NIT teachers, students cry foul over discrimination by BSEB in selection of engineers

Patna,(BiharTimes): In the eyes of Bihar State Electricity Board students of engineering colleges of Bihar are many times superior to Patna-based National Institute of Technology (NIT).
Students as well as their teachers in NIT were stunned to see that only 11 out of 60 of their candidates, who appeared in the interview held last April for the post of Assistant Engineers in BSEB, got selected.
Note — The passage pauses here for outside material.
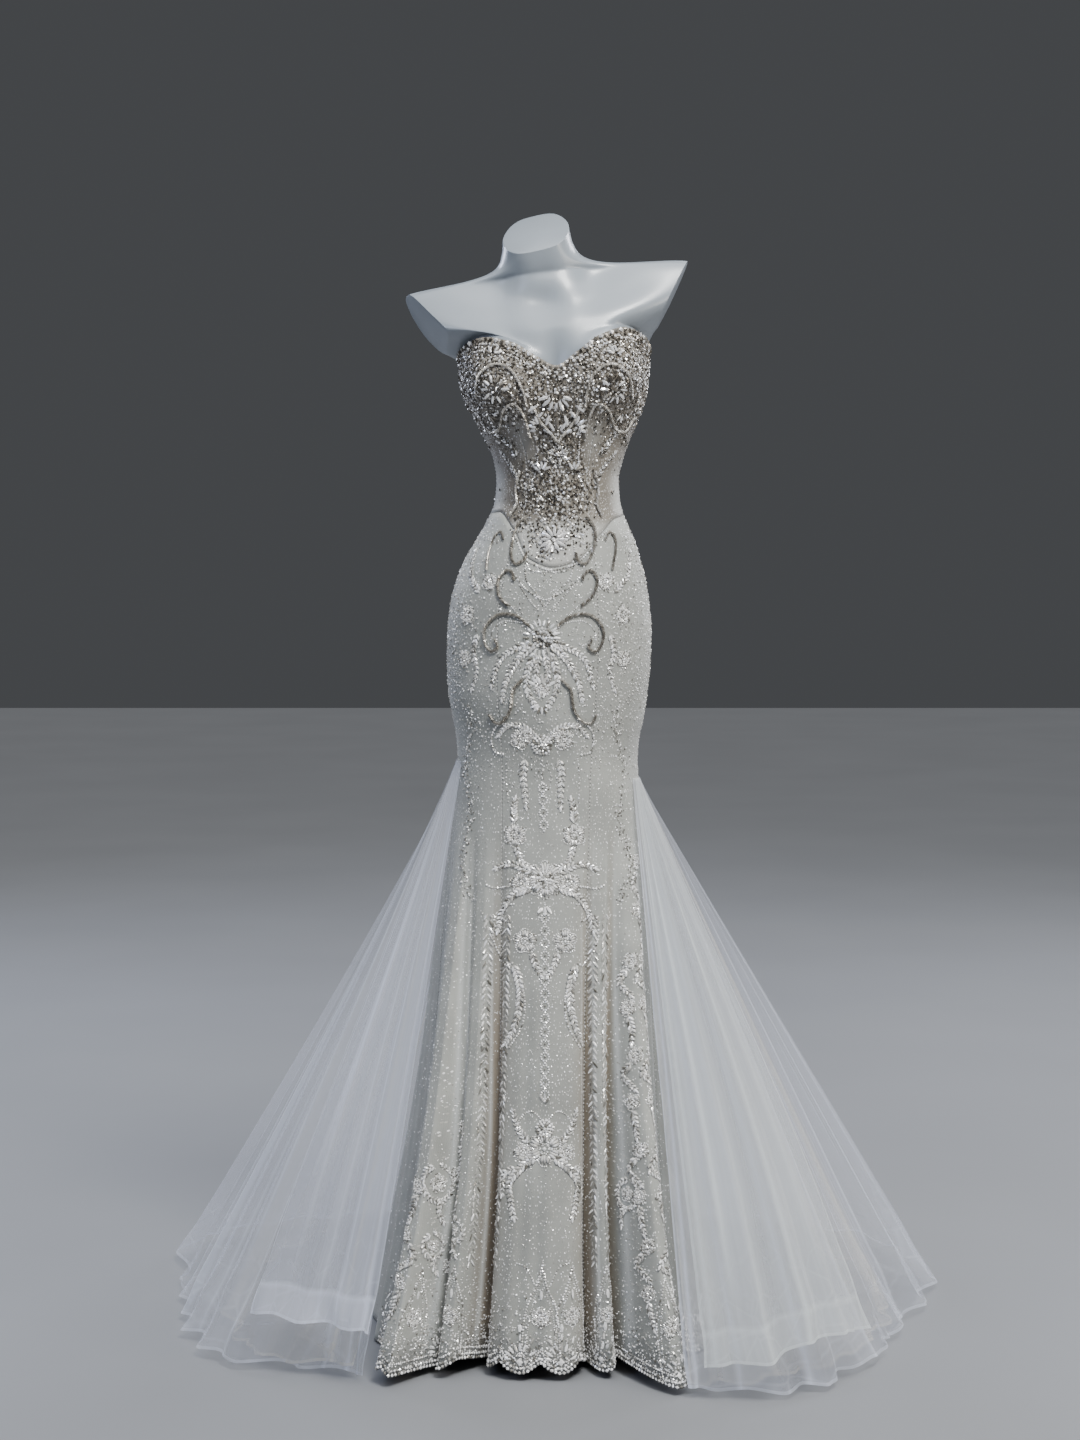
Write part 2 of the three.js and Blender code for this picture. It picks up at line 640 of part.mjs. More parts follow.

There was in all vacancy for 120 posts.

What is strange is that 48 students of Muzaffarpur Institute of Technology (MIT), 35 of Bhagalpur College of Engineering (BCE), and 27 of Birla Institute of Technology (BIT), Patna, got selected.
How could students of these engineering colleges of Bihar do so better than NIT, when there is no denying the fact that MIT and BCE are facing acute shortage of faculty and teachers from Polytechnic Colleges are teaching there.
After the September 30 result students and teachers of NIT have started accusing the BSEB administration of ignoring their students, when the fact is that it is considered among the best college of the state.
A senior professor of NIT said that when they contacted the BSEB administration after the publication of the final merit list, the latter claimed that the selection had been made on the basis of marks scored by the students in their final year. He said that it is unfair to compare the marks of NIT students with that of other institutes. Here, the students have to clear eight semesters over four years, whereas students of MIT and BCE clear yearly examination.
Apart from that, the evaluation process of NIT is very different from other engineering colleges of Bihar. They are also exposed to a number of training programmes and are better trained than students of other institutes, NIT teachers claimed.
While students from all over India get admission in NIT after qualifying a stiff competition, those who get admission in engineering colleges in Bihar had to qualify much easier competition.
However, BSEB joint secretary A K Sinha was quoted in The Telegraph as saying: “Selection of candidates was done on the basis of their final-year results. It was done in a fair manner.”
But he refused to comment on how so few students of NIT could be selected.